### What is required
Print the data exactly, leaving nothing out.

══════════

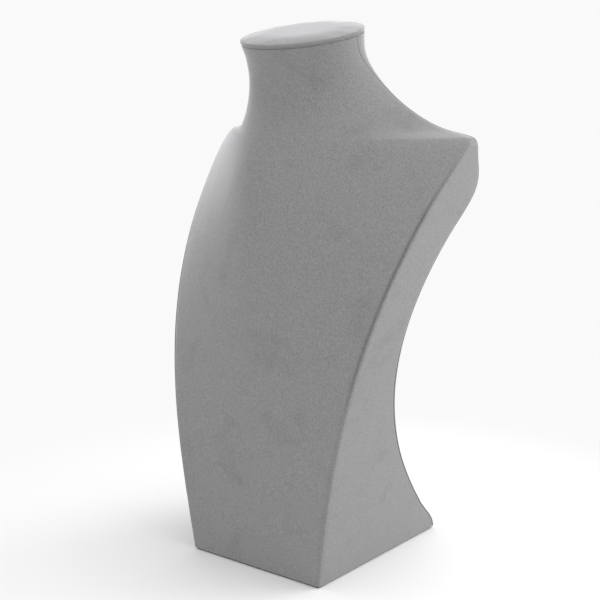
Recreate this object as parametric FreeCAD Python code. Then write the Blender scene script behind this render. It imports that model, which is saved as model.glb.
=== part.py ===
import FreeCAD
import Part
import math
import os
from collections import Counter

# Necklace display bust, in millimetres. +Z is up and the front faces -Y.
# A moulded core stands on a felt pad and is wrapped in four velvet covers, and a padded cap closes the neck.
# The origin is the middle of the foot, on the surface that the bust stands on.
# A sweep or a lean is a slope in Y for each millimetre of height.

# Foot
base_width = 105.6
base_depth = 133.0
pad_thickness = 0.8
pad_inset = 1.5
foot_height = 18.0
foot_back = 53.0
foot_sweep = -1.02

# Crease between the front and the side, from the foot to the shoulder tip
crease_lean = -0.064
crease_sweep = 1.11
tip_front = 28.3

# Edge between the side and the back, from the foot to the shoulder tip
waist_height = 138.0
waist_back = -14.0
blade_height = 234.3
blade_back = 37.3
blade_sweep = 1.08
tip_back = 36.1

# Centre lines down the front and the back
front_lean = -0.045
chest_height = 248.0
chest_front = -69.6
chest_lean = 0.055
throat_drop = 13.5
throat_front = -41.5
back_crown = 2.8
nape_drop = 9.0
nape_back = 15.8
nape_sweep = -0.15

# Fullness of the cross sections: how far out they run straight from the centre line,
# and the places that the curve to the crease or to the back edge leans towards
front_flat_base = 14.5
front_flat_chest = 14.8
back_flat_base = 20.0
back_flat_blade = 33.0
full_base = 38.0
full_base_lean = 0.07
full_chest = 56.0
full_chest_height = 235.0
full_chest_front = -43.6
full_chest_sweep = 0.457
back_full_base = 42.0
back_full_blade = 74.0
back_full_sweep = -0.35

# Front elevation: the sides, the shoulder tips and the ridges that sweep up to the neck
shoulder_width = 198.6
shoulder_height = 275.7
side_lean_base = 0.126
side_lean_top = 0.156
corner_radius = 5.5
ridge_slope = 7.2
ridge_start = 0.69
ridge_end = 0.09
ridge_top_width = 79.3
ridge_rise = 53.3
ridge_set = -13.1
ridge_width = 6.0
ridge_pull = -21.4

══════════

### In response
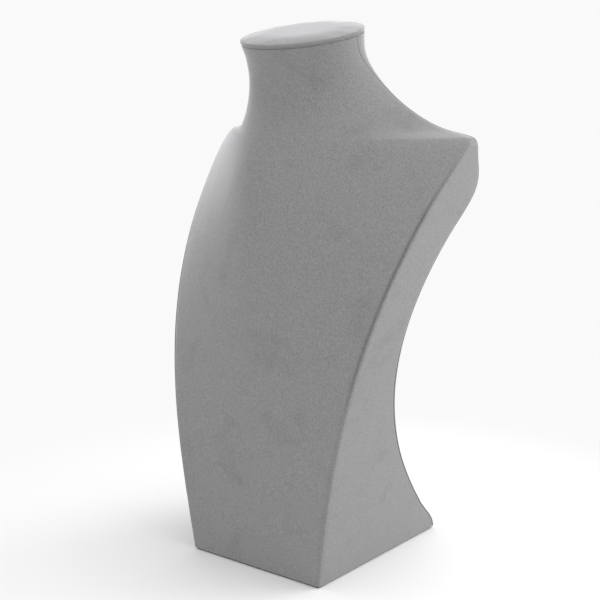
Recreate this object as parametric FreeCAD Python code. Then write the Blender scene script behind this render. It imports that model, which is saved as model.glb.
=== part.py ===
import FreeCAD
import Part
import math
import os
from collections import Counter

# Necklace display bust, in millimetres. +Z is up and the front faces -Y.
# A moulded core stands on a felt pad and is wrapped in four velvet covers, and a padded cap closes the neck.
# The origin is the middle of the foot, on the surface that the bust stands on.
# A sweep or a lean is a slope in Y for each millimetre of height.

# Foot
base_width = 105.6
base_depth = 133.0
pad_thickness = 0.8
pad_inset = 1.5
foot_height = 18.0
foot_back = 53.0
foot_sweep = -1.02

# Crease between the front and the side, from the foot to the shoulder tip
crease_lean = -0.064
crease_sweep = 1.11
tip_front = 28.3

# Edge between the side and the back, from the foot to the shoulder tip
waist_height = 138.0
waist_back = -14.0
blade_height = 234.3
blade_back = 37.3
blade_sweep = 1.08
tip_back = 36.1

# Centre lines down the front and the back
front_lean = -0.045
chest_height = 248.0
chest_front = -69.6
chest_lean = 0.055
throat_drop = 13.5
throat_front = -41.5
back_crown = 2.8
nape_drop = 9.0
nape_back = 15.8
nape_sweep = -0.15

# Fullness of the cross sections: how far out they run straight from the centre line,
# and the places that the curve to the crease or to the back edge leans towards
front_flat_base = 14.5
front_flat_chest = 14.8
back_flat_base = 20.0
back_flat_blade = 33.0
full_base = 38.0
full_base_lean = 0.07
full_chest = 56.0
full_chest_height = 235.0
full_chest_front = -43.6
full_chest_sweep = 0.457
back_full_base = 42.0
back_full_blade = 74.0
back_full_sweep = -0.35

# Front elevation: the sides, the shoulder tips and the ridges that sweep up to the neck
shoulder_width = 198.6
shoulder_height = 275.7
side_lean_base = 0.126
side_lean_top = 0.156
corner_radius = 5.5
ridge_slope = 7.2
ridge_start = 0.69
ridge_end = 0.09
ridge_top_width = 79.3
ridge_rise = 53.3
ridge_set = -13.1
ridge_width = 6.0
ridge_pull = -21.4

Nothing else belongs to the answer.